══ Dataset content
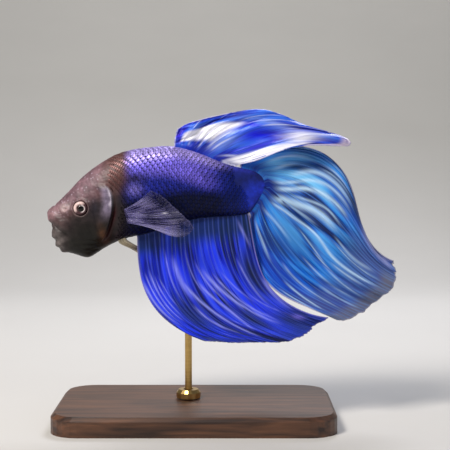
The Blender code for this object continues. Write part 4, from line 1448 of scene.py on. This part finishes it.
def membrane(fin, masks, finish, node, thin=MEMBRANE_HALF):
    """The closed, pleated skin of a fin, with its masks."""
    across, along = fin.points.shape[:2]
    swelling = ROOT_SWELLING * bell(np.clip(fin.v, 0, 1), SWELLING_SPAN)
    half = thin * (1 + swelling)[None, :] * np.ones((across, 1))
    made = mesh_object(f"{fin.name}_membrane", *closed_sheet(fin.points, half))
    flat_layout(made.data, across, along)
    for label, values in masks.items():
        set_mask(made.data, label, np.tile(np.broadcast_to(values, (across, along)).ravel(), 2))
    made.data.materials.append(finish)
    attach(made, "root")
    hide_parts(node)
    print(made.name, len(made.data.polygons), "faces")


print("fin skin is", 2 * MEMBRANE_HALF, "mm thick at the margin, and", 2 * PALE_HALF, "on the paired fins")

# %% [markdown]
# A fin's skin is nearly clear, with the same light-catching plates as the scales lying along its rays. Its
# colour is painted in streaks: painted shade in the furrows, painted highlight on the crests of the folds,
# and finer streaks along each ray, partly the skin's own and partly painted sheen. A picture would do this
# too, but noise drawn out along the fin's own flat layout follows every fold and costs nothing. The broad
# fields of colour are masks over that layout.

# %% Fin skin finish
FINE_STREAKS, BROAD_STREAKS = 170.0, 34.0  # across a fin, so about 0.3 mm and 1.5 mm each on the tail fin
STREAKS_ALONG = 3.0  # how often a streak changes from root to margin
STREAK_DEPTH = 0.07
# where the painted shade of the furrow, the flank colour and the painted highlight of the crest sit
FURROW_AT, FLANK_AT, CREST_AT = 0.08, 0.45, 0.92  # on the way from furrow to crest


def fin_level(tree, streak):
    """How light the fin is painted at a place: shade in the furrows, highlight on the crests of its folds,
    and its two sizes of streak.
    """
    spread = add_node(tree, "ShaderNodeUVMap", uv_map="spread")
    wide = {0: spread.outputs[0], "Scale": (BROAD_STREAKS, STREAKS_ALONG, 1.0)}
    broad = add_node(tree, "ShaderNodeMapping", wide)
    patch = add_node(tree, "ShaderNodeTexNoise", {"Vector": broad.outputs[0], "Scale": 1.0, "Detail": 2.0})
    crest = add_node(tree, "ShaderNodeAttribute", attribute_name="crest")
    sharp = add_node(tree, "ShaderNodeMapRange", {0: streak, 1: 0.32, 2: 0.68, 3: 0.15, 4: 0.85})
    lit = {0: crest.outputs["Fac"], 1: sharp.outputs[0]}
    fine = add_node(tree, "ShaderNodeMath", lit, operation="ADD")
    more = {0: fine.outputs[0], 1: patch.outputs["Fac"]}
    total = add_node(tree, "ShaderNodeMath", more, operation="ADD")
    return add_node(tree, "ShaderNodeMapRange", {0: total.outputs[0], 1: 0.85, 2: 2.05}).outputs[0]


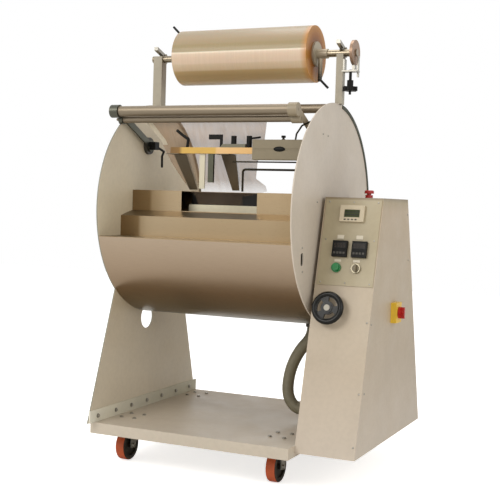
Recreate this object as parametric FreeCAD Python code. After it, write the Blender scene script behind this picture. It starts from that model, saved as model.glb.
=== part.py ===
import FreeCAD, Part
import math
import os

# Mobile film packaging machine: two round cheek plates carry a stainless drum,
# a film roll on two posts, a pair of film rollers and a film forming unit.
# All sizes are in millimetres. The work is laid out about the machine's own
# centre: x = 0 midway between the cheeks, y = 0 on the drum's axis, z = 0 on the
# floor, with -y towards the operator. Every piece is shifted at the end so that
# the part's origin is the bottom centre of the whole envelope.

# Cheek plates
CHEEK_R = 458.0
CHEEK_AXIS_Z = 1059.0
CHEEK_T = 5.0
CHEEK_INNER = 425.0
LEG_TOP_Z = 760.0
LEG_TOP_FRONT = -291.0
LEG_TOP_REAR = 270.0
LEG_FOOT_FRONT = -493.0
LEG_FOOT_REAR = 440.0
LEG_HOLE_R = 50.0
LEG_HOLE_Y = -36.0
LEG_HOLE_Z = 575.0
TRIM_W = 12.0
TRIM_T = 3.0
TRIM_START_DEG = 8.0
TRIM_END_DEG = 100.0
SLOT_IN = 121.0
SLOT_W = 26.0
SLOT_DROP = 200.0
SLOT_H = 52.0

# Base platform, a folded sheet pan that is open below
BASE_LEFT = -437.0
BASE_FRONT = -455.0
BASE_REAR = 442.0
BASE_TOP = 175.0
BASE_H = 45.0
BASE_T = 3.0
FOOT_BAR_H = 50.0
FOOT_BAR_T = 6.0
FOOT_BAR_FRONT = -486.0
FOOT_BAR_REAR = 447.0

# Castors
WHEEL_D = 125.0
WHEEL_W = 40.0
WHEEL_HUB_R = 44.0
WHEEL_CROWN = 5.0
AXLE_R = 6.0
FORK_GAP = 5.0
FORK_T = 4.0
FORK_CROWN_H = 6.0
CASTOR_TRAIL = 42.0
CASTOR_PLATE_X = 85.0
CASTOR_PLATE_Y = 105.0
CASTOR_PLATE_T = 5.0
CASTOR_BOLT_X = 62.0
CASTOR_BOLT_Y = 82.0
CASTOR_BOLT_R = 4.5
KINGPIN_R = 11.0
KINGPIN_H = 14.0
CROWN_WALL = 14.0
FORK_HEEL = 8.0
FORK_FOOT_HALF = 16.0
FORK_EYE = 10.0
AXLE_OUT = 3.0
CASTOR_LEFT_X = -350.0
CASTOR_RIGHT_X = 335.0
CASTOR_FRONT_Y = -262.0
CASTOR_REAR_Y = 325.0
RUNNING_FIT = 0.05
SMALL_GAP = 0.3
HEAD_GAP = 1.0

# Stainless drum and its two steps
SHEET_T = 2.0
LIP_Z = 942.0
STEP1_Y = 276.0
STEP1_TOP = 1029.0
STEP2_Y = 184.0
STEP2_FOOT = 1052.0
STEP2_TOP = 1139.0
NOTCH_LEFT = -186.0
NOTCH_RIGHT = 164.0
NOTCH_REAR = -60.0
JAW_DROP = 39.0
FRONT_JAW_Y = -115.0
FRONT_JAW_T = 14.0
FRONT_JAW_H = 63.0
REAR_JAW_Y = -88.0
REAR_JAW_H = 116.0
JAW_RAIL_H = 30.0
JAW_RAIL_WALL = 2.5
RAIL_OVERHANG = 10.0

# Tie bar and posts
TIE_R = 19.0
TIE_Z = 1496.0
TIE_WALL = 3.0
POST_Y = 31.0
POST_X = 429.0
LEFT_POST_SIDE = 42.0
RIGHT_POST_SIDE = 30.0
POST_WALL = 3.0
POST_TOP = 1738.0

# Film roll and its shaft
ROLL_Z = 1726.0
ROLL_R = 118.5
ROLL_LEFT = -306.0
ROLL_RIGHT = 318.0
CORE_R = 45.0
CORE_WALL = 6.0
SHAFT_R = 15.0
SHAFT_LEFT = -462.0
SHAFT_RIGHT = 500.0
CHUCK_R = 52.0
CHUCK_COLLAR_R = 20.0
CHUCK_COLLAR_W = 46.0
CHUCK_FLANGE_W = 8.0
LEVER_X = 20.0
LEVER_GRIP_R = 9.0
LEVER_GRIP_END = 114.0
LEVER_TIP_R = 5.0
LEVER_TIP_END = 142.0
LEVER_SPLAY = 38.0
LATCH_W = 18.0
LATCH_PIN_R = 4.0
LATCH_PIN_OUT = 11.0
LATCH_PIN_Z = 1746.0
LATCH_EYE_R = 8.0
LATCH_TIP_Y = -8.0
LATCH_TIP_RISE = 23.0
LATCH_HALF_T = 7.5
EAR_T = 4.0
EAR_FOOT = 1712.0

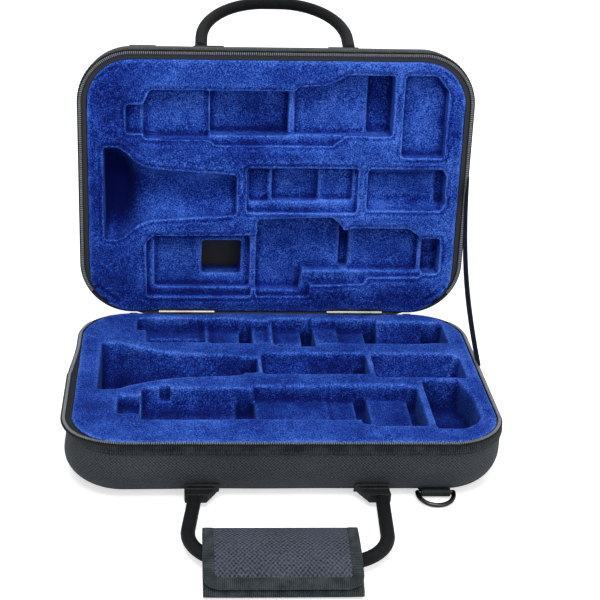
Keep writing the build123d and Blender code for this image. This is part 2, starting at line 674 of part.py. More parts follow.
════
_Written problem_
Write the material out again word for word.

_The output_
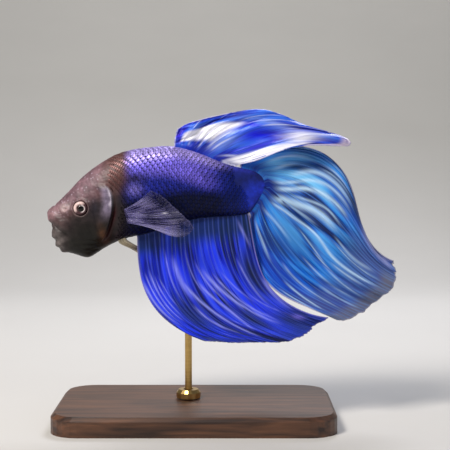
The Blender code for this object continues. Write part 4, from line 1448 of scene.py on. This part finishes it.
def membrane(fin, masks, finish, node, thin=MEMBRANE_HALF):
    """The closed, pleated skin of a fin, with its masks."""
    across, along = fin.points.shape[:2]
    swelling = ROOT_SWELLING * bell(np.clip(fin.v, 0, 1), SWELLING_SPAN)
    half = thin * (1 + swelling)[None, :] * np.ones((across, 1))
    made = mesh_object(f"{fin.name}_membrane", *closed_sheet(fin.points, half))
    flat_layout(made.data, across, along)
    for label, values in masks.items():
        set_mask(made.data, label, np.tile(np.broadcast_to(values, (across, along)).ravel(), 2))
    made.data.materials.append(finish)
    attach(made, "root")
    hide_parts(node)
    print(made.name, len(made.data.polygons), "faces")


print("fin skin is", 2 * MEMBRANE_HALF, "mm thick at the margin, and", 2 * PALE_HALF, "on the paired fins")

# %% [markdown]
# A fin's skin is nearly clear, with the same light-catching plates as the scales lying along its rays. Its
# colour is painted in streaks: painted shade in the furrows, painted highlight on the crests of the folds,
# and finer streaks along each ray, partly the skin's own and partly painted sheen. A picture would do this
# too, but noise drawn out along the fin's own flat layout follows every fold and costs nothing. The broad
# fields of colour are masks over that layout.

# %% Fin skin finish
FINE_STREAKS, BROAD_STREAKS = 170.0, 34.0  # across a fin, so about 0.3 mm and 1.5 mm each on the tail fin
STREAKS_ALONG = 3.0  # how often a streak changes from root to margin
STREAK_DEPTH = 0.07
# where the painted shade of the furrow, the flank colour and the painted highlight of the crest sit
FURROW_AT, FLANK_AT, CREST_AT = 0.08, 0.45, 0.92  # on the way from furrow to crest


def fin_level(tree, streak):
    """How light the fin is painted at a place: shade in the furrows, highlight on the crests of its folds,
    and its two sizes of streak.
    """
    spread = add_node(tree, "ShaderNodeUVMap", uv_map="spread")
    wide = {0: spread.outputs[0], "Scale": (BROAD_STREAKS, STREAKS_ALONG, 1.0)}
    broad = add_node(tree, "ShaderNodeMapping", wide)
    patch = add_node(tree, "ShaderNodeTexNoise", {"Vector": broad.outputs[0], "Scale": 1.0, "Detail": 2.0})
    crest = add_node(tree, "ShaderNodeAttribute", attribute_name="crest")
    sharp = add_node(tree, "ShaderNodeMapRange", {0: streak, 1: 0.32, 2: 0.68, 3: 0.15, 4: 0.85})
    lit = {0: crest.outputs["Fac"], 1: sharp.outputs[0]}
    fine = add_node(tree, "ShaderNodeMath", lit, operation="ADD")
    more = {0: fine.outputs[0], 1: patch.outputs["Fac"]}
    total = add_node(tree, "ShaderNodeMath", more, operation="ADD")
    return add_node(tree, "ShaderNodeMapRange", {0: total.outputs[0], 1: 0.85, 2: 2.05}).outputs[0]


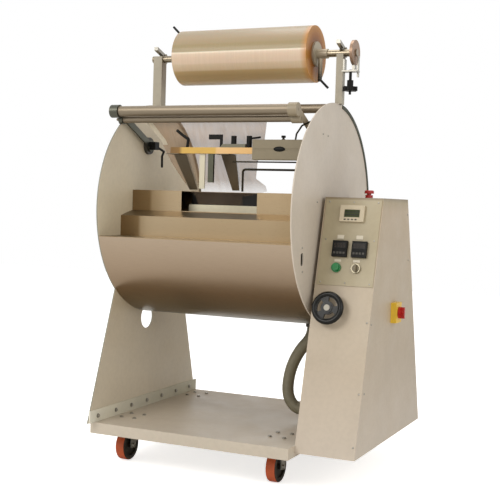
Recreate this object as parametric FreeCAD Python code. After it, write the Blender scene script behind this picture. It starts from that model, saved as model.glb.
=== part.py ===
import FreeCAD, Part
import math
import os

# Mobile film packaging machine: two round cheek plates carry a stainless drum,
# a film roll on two posts, a pair of film rollers and a film forming unit.
# All sizes are in millimetres. The work is laid out about the machine's own
# centre: x = 0 midway between the cheeks, y = 0 on the drum's axis, z = 0 on the
# floor, with -y towards the operator. Every piece is shifted at the end so that
# the part's origin is the bottom centre of the whole envelope.

# Cheek plates
CHEEK_R = 458.0
CHEEK_AXIS_Z = 1059.0
CHEEK_T = 5.0
CHEEK_INNER = 425.0
LEG_TOP_Z = 760.0
LEG_TOP_FRONT = -291.0
LEG_TOP_REAR = 270.0
LEG_FOOT_FRONT = -493.0
LEG_FOOT_REAR = 440.0
LEG_HOLE_R = 50.0
LEG_HOLE_Y = -36.0
LEG_HOLE_Z = 575.0
TRIM_W = 12.0
TRIM_T = 3.0
TRIM_START_DEG = 8.0
TRIM_END_DEG = 100.0
SLOT_IN = 121.0
SLOT_W = 26.0
SLOT_DROP = 200.0
SLOT_H = 52.0

# Base platform, a folded sheet pan that is open below
BASE_LEFT = -437.0
BASE_FRONT = -455.0
BASE_REAR = 442.0
BASE_TOP = 175.0
BASE_H = 45.0
BASE_T = 3.0
FOOT_BAR_H = 50.0
FOOT_BAR_T = 6.0
FOOT_BAR_FRONT = -486.0
FOOT_BAR_REAR = 447.0

# Castors
WHEEL_D = 125.0
WHEEL_W = 40.0
WHEEL_HUB_R = 44.0
WHEEL_CROWN = 5.0
AXLE_R = 6.0
FORK_GAP = 5.0
FORK_T = 4.0
FORK_CROWN_H = 6.0
CASTOR_TRAIL = 42.0
CASTOR_PLATE_X = 85.0
CASTOR_PLATE_Y = 105.0
CASTOR_PLATE_T = 5.0
CASTOR_BOLT_X = 62.0
CASTOR_BOLT_Y = 82.0
CASTOR_BOLT_R = 4.5
KINGPIN_R = 11.0
KINGPIN_H = 14.0
CROWN_WALL = 14.0
FORK_HEEL = 8.0
FORK_FOOT_HALF = 16.0
FORK_EYE = 10.0
AXLE_OUT = 3.0
CASTOR_LEFT_X = -350.0
CASTOR_RIGHT_X = 335.0
CASTOR_FRONT_Y = -262.0
CASTOR_REAR_Y = 325.0
RUNNING_FIT = 0.05
SMALL_GAP = 0.3
HEAD_GAP = 1.0

# Stainless drum and its two steps
SHEET_T = 2.0
LIP_Z = 942.0
STEP1_Y = 276.0
STEP1_TOP = 1029.0
STEP2_Y = 184.0
STEP2_FOOT = 1052.0
STEP2_TOP = 1139.0
NOTCH_LEFT = -186.0
NOTCH_RIGHT = 164.0
NOTCH_REAR = -60.0
JAW_DROP = 39.0
FRONT_JAW_Y = -115.0
FRONT_JAW_T = 14.0
FRONT_JAW_H = 63.0
REAR_JAW_Y = -88.0
REAR_JAW_H = 116.0
JAW_RAIL_H = 30.0
JAW_RAIL_WALL = 2.5
RAIL_OVERHANG = 10.0

# Tie bar and posts
TIE_R = 19.0
TIE_Z = 1496.0
TIE_WALL = 3.0
POST_Y = 31.0
POST_X = 429.0
LEFT_POST_SIDE = 42.0
RIGHT_POST_SIDE = 30.0
POST_WALL = 3.0
POST_TOP = 1738.0

# Film roll and its shaft
ROLL_Z = 1726.0
ROLL_R = 118.5
ROLL_LEFT = -306.0
ROLL_RIGHT = 318.0
CORE_R = 45.0
CORE_WALL = 6.0
SHAFT_R = 15.0
SHAFT_LEFT = -462.0
SHAFT_RIGHT = 500.0
CHUCK_R = 52.0
CHUCK_COLLAR_R = 20.0
CHUCK_COLLAR_W = 46.0
CHUCK_FLANGE_W = 8.0
LEVER_X = 20.0
LEVER_GRIP_R = 9.0
LEVER_GRIP_END = 114.0
LEVER_TIP_R = 5.0
LEVER_TIP_END = 142.0
LEVER_SPLAY = 38.0
LATCH_W = 18.0
LATCH_PIN_R = 4.0
LATCH_PIN_OUT = 11.0
LATCH_PIN_Z = 1746.0
LATCH_EYE_R = 8.0
LATCH_TIP_Y = -8.0
LATCH_TIP_RISE = 23.0
LATCH_HALF_T = 7.5
EAR_T = 4.0
EAR_FOOT = 1712.0

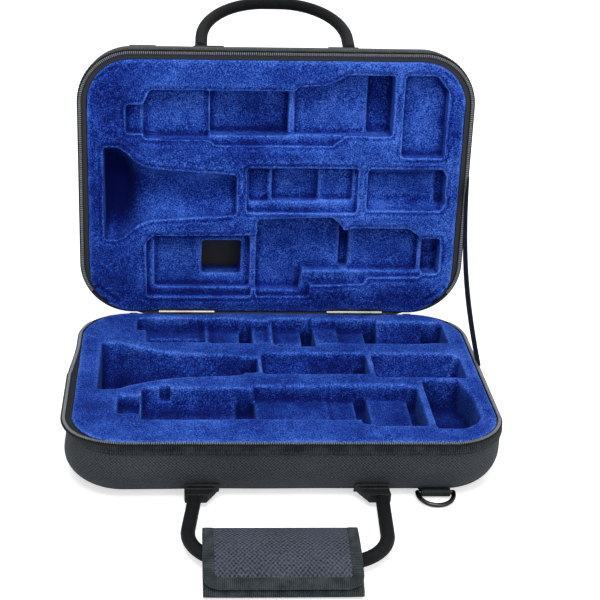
Keep writing the build123d and Blender code for this image. This is part 2, starting at line 674 of part.py. More parts follow.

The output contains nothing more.